(Full disclosure: As a professor with a bioethics background who teaches classes on theology and science, the logical and moral myopias actually make my head hurt. I’m getting another cup of tea.)
The framing device of Fauci-Jenkins as two sides of a Catholic education, with ND as the purveyor of practical wisdom, is effective rhetorically but also problematic.
“There are, however, questions that a scientists, speaking strictly as a scientist, cannot answer for us.”

Epistemologically true.

But Fauci’s role here is not to develop a vaccine himself, it is to educate/advise on epidemiology, including implications for institutions.
The principles of ND’s exercise in “practical wisdom” are fine. They are limited, myopic. Most telling is what is NOT there:

- how vulnerable populations will be protected
- whether ND is going to make in-person teaching and working compulsory
- who is responsible for deaths?
Rhetorically/morally, I am irked at the slippery slope fallacy here:

Bc pandemics may be a new normal, “we” are justified in reopening now, else how would students be educated?

This does not justify a social experiment for mortal disease on a global, active-interchange campus.
Another slippage: “We” regularly take or impose “lethal risks” for social good.
- war
- medical providers
- driving is dangerous

Responsible moral discernment would engage the GAPS in those examples vis-a-vis #covid19. It would ask how the context of higher ed differs.
Real moral discernment would specify not just principles, but also what method of moral reasoning is being used.

Here, Notre Dame is tacitly consequentialist (net outcome is focus; value is w group benefit, not individual cost).

It’s not very Catholic. They should own it.
“I’d hope for wide agreement that the education of young people … is worth risking a good deal.”

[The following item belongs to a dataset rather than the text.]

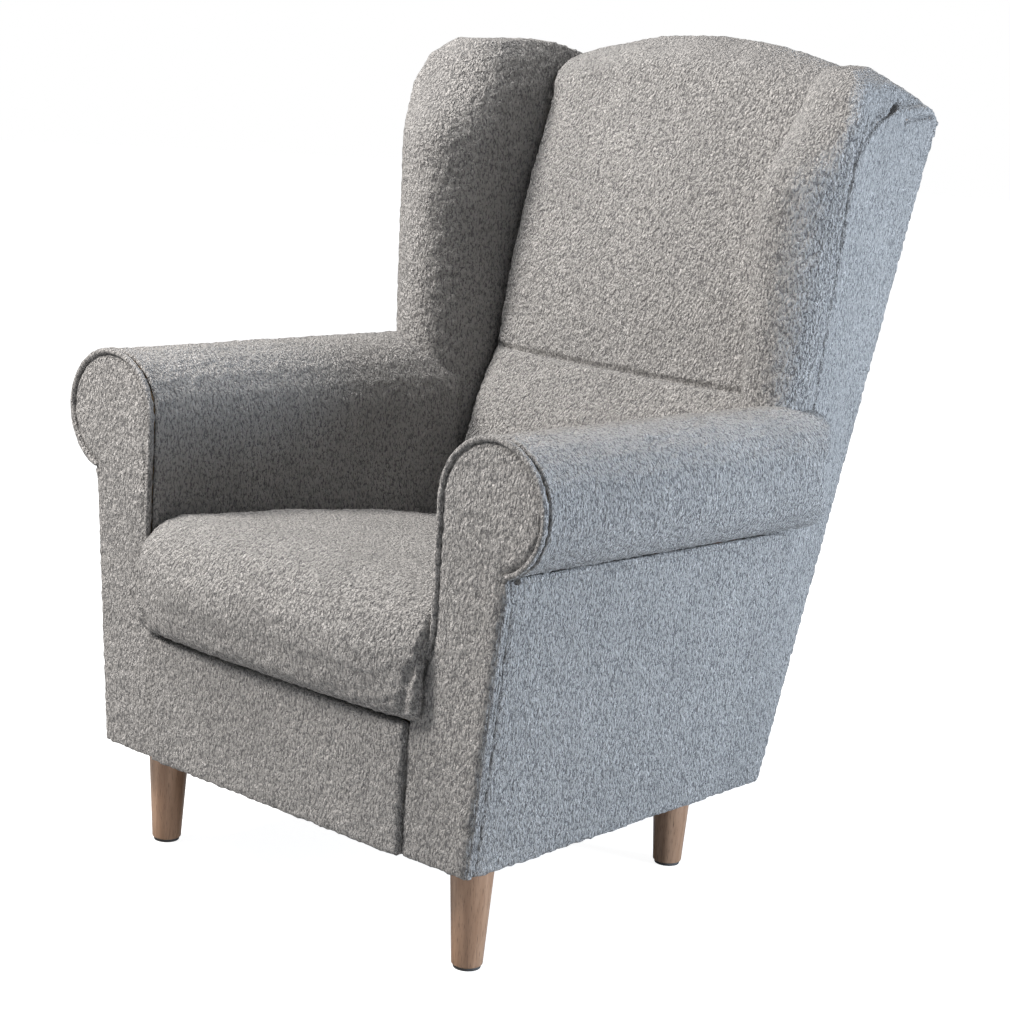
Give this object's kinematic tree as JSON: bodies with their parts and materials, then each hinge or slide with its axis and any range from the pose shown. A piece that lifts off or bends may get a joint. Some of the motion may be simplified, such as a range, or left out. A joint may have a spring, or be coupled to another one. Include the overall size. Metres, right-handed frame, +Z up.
{
  "type": "wing-back armchair",
  "caption": "Upholstered wing-back armchair with rolled scroll arms, sprung seat, arched back and tapered wooden legs, covered in curly boucle fabric",
  "frame": {"origin": "on the floor, under the middle of the chair's outer box", "axes": "+Z up, the sitter faces -Y, +X is the sitter's left hand"},
  "size_m": [0.822, 0.893, 1.07],
  "materials": {
    "boucle_fabric": "matte curly pile",
    "foam": "open-cell foam and wadding",
    "plywood": "raw",
    "frame_beech": "raw",
    "leg_beech": "satin lacquer",
    "hardboard": "raw",
    "steel": "bright",
    "webbing": "woven elastic",
    "dust_cloth": "non-woven",
    "glide_plastic": "moulded"
  },
  "bodies": {
    "root": {"arm_cover_left": "boucle_fabric", "arm_cover_right": "boucle_fabric", "arm_facing_left": "boucle_fabric", "arm_facing_right": "boucle_fabric", "arm_front_board_left": "plywood", "arm_front_board_right": "plywood", "arm_rail_left": "frame_beech", "arm_rail_right": "frame_beech", "arm_roll_foam_left": "foam", "arm_roll_foam_right": "foam", "arm_welt_left": "boucle_fabric", "arm_welt_right": "boucle_fabric", "back_cover_upper": "boucle_fabric", "back_foam": "foam", "back_liner": "hardboard", "back_middle_rail": "frame_beech", "back_post_left": "frame_beech", "back_post_right": "frame_beech", "back_top_rail": "frame_beech", "back_webbing": "webbing", "dust_cover": "dust_cloth", "facing_padding_left": "foam", "facing_padding_right": "foam", "front_cover": "boucle_fabric", "front_padding": "foam", "front_rail": "frame_beech", "inner_arm_foam_left": "foam", "inner_arm_foam_right": "foam", "inner_arm_panel_left": "hardboard", "inner_arm_panel_right": "hardboard", "leg_block_left": "frame_beech", "leg_block_right": "frame_beech", "leg_bolts": "steel", "leg_front_left": "leg_beech", "leg_front_right": "leg_beech", "leg_glides": "glide_plastic", "leg_nuts": "steel", "leg_rear_left": "leg_beech", "leg_rear_right": "leg_beech", "lumbar_cover": "boucle_fabric", "outside_back_cover": "boucle_fabric", "rear_leg_rail": "frame_beech", "rear_rail": "frame_beech", "seat_cover": "boucle_fabric", "seat_foam": "foam", "seat_springs": "steel", "side_cover_left": "boucle_fabric", "side_cover_right": "boucle_fabric", "side_liner_left": "hardboard", "side_liner_right": "hardboard", "side_rail_left": "frame_beech", "side_rail_right": "frame_beech", "spring_clips": "steel", "wing_board_left": "plywood", "wing_board_right": "plywood", "wing_cover_left": "boucle_fabric", "wing_cover_right": "boucle_fabric", "wing_foam_left": "foam", "wing_foam_right": "foam"}
  },
  "joints": []
}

Who risks? Who benefits? Who bears the burdens? You can’t talk about risk without this, or you perpetuate extant inequities/vulnerabilities, glossed by the pablum of euphemism.
And finally, Jenkins invokes the virtue of courage, a shout out to Aristotle’s golden mean (avoiding extremes of bravado or cowardice).

But moral discernment not finished. It must be ongoing, responsive to changing data + contexts, specific about risk…

Sadly, this is not.
Honestly, if you want a pandemic comparandum on “lethal risk” for higher ed context, it should be not soldiers and doctors but

- teachers and students who go to work in a gun-obsessed mass-shooting society

- living as a black man in racist society

End of rejoinders, for now.
(Also, forgive the typos. I’m not fully caffeinated, and my internal copyeditor hasn’t reported for work in months.)
In conclusion: I salute the work of higher ed admin in discerning ways forward in this complicated time. But as so many factors go into this, and the reasoning IS deeply moral, it’s incumbent on us to model it well and acknowledge what is being excluded from consideration.